The new CW series is a most improbable mix

Sep 25, 2006

In “Runaway,” the “Fugitive” meets “Everwood” in a story about a family on the run after Dad is falsely accused of murder, and it's another case of two inherently incompatible genres colliding. "Runway" fails as an escapist thriller and it fails as a drama of teen angst, and together they fail even more.

Its premise, a truly preposterous one, is that the family is somehow better off on the lam because the experience has brought them closer than when they were a normal family and not the targets of a massive manhunt.

The only dramatic tension in "Runaway," which premieres tonight at 9 on the CW, is the stunned bewilderment that arises over why the new series, one of only two on the new network, was greenlighted in the first place.

And if the conflicting genres don't bring an early end to “Runaway,” an inherent weakness of this tale of flight surely will. It has no place to go. The genius of any dramatic series is its potential for new storylines. “Runaway" is boxed into two outcomes, capture, in which case the father is either exonerated or goes to prison, which then becomes an entirely different story, or endless running, which after a period becomes quite boring.

It's another case, one of several this season, of a TV series attempting to become a movie told in episodes. It's tough to do, and “Runaway" fails at it.
Movies require resolution. In films like “The Fugitive” or the runaway family flick “Running on Empty” we'll know in two hours the outcome, whether Harrison Ford will find the one-armed man or if River Phoenix will quit running and find a normal life.

TV series by their nature defy resolution. It means the series is over.

Each new development must lead to new storylines. “Prison Break,” with its non-stop chases, ended its first season with an actual prison break, but that did not end the series, only mark a point from which the new season could launch from.

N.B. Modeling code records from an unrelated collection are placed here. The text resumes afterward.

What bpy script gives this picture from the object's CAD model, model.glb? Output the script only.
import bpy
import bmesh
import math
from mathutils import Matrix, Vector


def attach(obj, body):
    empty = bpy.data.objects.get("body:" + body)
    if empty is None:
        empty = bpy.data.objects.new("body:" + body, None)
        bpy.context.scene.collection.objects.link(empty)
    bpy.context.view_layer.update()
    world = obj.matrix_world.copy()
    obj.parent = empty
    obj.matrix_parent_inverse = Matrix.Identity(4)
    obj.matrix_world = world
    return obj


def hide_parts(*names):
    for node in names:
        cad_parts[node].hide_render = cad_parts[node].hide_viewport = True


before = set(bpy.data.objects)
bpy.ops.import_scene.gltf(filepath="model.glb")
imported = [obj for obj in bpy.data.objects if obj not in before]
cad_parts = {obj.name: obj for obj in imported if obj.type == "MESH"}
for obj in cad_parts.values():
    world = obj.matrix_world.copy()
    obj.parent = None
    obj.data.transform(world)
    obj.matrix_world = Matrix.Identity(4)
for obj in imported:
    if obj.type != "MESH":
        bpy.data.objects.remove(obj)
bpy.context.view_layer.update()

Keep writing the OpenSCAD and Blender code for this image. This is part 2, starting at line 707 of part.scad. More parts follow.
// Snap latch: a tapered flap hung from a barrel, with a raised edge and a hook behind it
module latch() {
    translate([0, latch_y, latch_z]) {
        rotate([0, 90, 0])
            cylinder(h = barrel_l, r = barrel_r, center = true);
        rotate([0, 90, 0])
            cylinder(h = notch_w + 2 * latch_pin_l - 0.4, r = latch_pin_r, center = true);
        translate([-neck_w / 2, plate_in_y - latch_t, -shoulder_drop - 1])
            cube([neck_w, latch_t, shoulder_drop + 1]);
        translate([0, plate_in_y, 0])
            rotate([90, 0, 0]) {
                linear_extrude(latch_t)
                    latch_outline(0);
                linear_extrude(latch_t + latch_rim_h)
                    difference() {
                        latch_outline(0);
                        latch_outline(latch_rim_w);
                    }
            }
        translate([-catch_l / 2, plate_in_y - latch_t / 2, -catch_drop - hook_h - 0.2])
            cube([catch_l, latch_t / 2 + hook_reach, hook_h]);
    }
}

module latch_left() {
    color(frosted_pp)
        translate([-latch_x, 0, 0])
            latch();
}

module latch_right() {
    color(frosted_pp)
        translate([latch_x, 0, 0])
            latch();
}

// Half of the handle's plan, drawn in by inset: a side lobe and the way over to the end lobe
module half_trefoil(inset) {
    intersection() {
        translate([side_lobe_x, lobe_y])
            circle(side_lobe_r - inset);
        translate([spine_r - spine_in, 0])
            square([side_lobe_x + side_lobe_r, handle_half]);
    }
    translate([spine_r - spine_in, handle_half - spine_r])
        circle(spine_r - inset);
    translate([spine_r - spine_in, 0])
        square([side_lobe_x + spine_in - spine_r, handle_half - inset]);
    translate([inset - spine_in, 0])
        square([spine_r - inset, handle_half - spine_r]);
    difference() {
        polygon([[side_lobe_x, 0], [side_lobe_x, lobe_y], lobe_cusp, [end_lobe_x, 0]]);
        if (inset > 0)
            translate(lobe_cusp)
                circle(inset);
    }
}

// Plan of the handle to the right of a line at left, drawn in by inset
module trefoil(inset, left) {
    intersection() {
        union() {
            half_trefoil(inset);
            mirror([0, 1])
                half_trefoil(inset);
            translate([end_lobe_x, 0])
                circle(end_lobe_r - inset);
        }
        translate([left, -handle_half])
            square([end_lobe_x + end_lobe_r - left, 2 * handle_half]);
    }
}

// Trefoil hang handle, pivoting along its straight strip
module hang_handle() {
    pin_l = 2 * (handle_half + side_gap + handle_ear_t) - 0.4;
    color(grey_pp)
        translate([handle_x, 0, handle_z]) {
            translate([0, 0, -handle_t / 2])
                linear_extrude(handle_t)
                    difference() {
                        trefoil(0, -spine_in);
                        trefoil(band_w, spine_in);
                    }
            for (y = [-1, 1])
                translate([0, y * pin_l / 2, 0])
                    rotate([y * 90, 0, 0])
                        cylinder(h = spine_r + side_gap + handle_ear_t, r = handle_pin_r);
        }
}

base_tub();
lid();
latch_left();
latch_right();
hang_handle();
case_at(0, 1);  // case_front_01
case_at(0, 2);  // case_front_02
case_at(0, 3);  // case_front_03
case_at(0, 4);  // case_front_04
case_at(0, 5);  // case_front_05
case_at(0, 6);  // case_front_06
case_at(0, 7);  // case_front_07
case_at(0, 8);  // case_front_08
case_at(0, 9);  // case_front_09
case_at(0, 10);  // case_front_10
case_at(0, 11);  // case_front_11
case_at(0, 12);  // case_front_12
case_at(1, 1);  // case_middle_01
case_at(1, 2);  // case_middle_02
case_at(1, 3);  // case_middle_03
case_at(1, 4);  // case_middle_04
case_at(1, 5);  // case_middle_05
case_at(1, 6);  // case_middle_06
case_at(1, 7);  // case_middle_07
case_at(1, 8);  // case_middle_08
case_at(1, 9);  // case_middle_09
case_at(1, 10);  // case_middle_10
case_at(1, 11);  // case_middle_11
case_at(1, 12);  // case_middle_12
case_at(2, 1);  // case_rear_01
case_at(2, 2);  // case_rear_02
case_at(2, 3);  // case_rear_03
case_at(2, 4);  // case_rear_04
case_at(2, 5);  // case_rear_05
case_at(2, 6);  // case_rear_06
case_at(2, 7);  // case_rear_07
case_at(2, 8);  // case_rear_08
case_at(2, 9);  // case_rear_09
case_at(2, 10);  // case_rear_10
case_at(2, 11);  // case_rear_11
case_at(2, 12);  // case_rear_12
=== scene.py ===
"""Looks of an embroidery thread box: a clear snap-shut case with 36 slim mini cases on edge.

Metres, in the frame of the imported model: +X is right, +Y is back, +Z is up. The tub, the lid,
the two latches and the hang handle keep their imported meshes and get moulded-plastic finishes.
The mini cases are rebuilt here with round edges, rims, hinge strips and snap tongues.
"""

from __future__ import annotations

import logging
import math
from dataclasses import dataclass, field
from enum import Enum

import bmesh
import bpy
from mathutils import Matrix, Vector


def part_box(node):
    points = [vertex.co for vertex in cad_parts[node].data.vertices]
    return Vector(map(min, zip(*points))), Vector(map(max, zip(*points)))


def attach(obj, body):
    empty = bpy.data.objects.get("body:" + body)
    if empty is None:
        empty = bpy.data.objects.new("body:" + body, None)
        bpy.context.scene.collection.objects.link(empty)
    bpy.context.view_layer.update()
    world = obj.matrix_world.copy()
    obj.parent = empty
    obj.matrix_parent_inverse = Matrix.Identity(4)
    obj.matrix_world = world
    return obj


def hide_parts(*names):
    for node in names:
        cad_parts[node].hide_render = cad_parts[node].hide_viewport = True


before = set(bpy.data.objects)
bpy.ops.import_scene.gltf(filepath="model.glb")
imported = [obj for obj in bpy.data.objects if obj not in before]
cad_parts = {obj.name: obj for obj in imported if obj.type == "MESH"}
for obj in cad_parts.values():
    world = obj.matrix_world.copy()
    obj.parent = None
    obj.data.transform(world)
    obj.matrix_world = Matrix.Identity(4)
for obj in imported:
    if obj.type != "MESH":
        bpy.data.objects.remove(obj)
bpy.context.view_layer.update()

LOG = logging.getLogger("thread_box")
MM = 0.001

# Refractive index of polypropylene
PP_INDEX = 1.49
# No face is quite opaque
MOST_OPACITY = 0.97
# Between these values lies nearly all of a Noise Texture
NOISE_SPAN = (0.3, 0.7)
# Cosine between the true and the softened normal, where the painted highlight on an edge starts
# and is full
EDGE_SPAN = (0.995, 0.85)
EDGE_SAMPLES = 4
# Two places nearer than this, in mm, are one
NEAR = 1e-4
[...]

As "Runaway" opens, the Rader family settle temporarily in small-town Iowa, anxious to keep a low profile. The father, Paul (Donnie Wahlberg), a lawyer, has been framed for the murder of an associate with whom he may have been cheating. The family is on the run from the cops, and the real killer is also after them. Wife Lily (Leslie Hope) sticks by her husband, despite feeling betrayed. There's then the eldest son Henry (Dustin Milligan), daughter Hannah (Sarah Ramos) and little Tommy (Nathan Gamble).

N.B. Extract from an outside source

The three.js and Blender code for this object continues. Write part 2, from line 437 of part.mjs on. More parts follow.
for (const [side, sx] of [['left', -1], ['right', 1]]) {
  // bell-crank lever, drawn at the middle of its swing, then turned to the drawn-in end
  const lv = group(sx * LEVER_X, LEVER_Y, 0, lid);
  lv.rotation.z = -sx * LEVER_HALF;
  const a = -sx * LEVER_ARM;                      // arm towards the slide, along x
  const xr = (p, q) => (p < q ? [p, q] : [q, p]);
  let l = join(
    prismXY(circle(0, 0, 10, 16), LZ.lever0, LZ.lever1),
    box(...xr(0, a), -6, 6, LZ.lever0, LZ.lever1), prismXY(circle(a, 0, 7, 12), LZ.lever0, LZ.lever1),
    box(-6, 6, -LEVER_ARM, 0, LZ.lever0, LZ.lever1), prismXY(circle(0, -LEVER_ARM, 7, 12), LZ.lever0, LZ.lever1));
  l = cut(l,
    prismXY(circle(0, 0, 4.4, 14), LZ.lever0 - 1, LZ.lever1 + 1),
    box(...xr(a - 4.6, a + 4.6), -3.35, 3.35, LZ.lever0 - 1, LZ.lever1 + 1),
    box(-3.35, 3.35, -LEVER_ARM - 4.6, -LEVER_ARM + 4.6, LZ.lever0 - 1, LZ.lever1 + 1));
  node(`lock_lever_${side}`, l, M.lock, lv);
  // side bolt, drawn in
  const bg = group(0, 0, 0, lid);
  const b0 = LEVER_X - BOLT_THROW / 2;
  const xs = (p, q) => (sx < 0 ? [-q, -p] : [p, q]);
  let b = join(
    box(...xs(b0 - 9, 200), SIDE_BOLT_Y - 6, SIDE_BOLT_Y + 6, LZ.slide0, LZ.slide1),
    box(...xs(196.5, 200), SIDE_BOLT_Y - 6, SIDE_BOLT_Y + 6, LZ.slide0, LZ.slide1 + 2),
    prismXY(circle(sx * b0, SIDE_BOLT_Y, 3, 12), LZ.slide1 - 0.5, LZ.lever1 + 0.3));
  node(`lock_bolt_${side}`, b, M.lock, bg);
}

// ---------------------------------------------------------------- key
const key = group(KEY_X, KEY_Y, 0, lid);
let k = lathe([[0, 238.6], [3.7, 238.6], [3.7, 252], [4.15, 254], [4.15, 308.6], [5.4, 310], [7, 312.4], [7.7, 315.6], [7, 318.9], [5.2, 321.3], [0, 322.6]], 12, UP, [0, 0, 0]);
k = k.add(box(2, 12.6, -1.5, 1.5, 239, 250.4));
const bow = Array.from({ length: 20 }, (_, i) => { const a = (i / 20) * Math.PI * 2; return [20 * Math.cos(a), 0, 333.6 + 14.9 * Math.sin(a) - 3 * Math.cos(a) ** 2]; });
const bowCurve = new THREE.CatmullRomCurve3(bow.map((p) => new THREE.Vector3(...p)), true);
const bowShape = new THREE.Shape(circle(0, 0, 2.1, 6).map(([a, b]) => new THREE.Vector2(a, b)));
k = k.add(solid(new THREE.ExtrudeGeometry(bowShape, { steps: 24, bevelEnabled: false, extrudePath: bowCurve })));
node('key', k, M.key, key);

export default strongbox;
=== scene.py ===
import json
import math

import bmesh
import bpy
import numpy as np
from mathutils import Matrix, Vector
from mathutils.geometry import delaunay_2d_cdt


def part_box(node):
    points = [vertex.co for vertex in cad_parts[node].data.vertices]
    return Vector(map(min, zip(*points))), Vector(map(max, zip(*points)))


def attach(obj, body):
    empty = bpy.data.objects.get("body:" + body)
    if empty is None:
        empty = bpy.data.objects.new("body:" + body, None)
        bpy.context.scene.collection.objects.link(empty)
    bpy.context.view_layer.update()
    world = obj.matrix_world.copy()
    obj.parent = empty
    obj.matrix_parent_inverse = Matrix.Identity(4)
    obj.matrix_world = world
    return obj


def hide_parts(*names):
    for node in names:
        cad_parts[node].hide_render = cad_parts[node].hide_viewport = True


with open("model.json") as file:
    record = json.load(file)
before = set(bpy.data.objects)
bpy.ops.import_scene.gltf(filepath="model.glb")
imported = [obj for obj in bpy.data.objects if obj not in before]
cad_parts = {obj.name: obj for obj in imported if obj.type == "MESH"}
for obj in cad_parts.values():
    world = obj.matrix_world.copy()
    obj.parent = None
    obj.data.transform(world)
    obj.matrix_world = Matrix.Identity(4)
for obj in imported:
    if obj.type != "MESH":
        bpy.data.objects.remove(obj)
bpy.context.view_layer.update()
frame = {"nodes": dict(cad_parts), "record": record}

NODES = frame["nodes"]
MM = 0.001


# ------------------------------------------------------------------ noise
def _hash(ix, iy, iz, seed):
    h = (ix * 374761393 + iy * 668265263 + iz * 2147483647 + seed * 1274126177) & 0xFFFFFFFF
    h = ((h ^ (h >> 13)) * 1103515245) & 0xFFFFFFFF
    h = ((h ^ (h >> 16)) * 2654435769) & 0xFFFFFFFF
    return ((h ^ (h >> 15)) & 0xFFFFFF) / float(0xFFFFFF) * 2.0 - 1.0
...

It's with the kids that the series shows its first cracks. Henry, Mr. Popular at his old school, pines for his girlfriend. It comes off as annoying and inappropriate under the family's circumstances. Most improbably, the writers have Hannah looking at this huge mess her life is now in as a chance to shed her loser label.
The premiere uncomfortably juggles scenes of family discord (resentful Henry blames Dad for their situation), high school drama (Hannah tries to catch the eye of a football hunk) and conspiratorial action (Paul tries to figure out the dead lawyer’s email password with a dogged U.S. marshal hot on his trail).

The acting is uneven at best. Wahlberg is fine as the worried father but struggles in the flashbacks to his life as an attorney. He's clearly uncomfortable spouting lawyer talk, and the use of eyeglasses as props to make him look more lawyer-like is something out of a high school play.

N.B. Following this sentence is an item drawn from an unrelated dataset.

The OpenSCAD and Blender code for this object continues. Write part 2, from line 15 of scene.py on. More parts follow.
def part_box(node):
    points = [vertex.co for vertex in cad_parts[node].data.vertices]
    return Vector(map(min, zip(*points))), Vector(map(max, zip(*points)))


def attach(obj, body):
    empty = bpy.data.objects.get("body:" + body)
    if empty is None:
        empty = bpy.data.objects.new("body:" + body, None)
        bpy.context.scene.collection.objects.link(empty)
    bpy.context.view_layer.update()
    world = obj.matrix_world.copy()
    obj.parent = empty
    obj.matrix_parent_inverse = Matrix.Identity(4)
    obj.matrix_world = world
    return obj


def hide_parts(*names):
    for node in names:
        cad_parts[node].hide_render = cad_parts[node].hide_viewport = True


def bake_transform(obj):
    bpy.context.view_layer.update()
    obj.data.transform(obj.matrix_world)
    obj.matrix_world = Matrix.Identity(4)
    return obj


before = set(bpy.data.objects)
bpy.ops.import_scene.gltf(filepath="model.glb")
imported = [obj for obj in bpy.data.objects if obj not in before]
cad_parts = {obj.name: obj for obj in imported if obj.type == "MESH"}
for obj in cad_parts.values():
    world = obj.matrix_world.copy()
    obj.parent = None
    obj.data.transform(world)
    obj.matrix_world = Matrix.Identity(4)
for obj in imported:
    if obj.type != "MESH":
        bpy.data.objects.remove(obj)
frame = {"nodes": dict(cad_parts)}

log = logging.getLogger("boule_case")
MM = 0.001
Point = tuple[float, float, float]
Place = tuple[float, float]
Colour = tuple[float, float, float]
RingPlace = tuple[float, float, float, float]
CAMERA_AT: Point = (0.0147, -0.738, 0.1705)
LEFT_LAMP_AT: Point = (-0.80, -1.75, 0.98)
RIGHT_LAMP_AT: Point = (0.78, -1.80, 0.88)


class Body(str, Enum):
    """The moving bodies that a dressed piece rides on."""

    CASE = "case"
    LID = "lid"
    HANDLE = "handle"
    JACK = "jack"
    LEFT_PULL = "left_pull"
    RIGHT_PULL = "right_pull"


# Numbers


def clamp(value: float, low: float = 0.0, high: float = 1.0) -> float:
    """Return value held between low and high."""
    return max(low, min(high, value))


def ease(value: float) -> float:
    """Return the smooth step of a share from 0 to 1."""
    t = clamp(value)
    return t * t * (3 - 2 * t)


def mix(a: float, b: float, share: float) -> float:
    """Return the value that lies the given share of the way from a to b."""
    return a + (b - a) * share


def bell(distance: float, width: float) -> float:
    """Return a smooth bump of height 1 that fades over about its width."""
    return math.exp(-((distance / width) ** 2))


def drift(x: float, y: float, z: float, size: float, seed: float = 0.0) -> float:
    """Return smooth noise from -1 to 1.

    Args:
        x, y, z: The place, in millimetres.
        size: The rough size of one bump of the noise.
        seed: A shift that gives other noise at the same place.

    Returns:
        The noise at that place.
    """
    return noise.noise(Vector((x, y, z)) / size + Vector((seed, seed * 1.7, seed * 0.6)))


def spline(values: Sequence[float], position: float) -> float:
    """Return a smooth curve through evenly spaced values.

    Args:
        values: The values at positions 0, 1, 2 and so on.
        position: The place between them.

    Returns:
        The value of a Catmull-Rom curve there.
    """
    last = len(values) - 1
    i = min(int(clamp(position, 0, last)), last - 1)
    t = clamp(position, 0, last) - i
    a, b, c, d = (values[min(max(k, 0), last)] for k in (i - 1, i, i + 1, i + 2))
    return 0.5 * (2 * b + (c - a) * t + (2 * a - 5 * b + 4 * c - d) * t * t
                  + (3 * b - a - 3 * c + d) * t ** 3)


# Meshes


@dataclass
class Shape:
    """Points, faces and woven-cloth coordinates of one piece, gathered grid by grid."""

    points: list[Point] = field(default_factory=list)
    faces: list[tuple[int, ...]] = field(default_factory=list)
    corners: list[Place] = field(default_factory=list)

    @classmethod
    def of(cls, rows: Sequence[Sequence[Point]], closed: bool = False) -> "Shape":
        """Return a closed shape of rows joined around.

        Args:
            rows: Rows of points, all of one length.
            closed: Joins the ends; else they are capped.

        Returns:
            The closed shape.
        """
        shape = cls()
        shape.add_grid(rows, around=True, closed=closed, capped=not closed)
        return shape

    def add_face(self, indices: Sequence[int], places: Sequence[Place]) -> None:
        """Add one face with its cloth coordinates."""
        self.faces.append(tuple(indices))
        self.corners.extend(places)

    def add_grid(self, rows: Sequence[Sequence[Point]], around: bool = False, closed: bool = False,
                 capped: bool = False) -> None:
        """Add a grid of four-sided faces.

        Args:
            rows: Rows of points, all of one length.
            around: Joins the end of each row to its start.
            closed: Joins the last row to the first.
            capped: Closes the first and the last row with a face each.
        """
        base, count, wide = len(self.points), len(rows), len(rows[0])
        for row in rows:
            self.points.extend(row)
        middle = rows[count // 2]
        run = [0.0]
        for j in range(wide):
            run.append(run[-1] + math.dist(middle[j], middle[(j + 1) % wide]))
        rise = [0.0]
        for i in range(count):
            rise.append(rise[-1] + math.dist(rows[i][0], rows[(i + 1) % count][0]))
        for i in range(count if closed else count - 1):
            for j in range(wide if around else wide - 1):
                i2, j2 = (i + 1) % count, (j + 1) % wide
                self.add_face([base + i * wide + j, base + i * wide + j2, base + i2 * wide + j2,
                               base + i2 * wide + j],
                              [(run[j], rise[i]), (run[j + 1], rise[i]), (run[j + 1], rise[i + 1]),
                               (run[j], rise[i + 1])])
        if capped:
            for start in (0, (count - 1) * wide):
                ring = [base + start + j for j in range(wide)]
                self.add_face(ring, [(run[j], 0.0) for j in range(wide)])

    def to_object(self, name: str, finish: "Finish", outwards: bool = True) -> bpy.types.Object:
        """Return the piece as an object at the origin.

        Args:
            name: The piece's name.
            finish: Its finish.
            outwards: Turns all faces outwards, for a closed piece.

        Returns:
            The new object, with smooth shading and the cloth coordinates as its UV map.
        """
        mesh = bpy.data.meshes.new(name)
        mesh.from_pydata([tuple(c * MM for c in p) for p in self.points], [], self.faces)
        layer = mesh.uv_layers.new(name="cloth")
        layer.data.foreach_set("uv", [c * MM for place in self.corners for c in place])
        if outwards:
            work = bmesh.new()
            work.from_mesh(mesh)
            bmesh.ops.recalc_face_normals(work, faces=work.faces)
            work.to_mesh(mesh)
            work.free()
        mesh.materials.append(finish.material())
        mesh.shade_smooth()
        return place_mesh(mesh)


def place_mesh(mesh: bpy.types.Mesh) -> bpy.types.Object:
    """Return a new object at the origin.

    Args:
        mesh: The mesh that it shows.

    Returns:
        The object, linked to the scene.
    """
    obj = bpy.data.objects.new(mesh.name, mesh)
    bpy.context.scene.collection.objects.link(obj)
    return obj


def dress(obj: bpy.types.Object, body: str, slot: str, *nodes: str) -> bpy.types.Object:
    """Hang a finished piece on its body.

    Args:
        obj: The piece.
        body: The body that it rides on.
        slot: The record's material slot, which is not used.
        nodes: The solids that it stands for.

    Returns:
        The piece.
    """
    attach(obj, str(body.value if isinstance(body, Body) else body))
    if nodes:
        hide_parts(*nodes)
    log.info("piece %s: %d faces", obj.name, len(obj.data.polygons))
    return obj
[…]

Karen LeBlanc is the marshal hunting the Raders, and we are told she's a bloodhound who always catches her prey. But of course, that can't happen. But worse she adopts a cocky, brusque delivery that makes her seem almost cartoonish, hardly a worthy adversary.
Hope’s Lily is more effective as the mother, and Milligan as the older son pulls off a hunky broodiness, which will serve him well in future CW teen angst series.

The two are especially effective in a tense scene in which they are together in the family car when a cop pulls Lily over and they must work together to feed him a cover story.

But moments like that are few in "Runaway." Watching young Tommy in class struggling to remember his new name, one can't help but think that maybe the Raders should be caught. At least then the kids could get into foster care and out of their ridiculous plight. They might also get some therapy, which they'll need if “Runaway” should survive the fall.



Andrew Lyons is a Los Angeles writer and critic.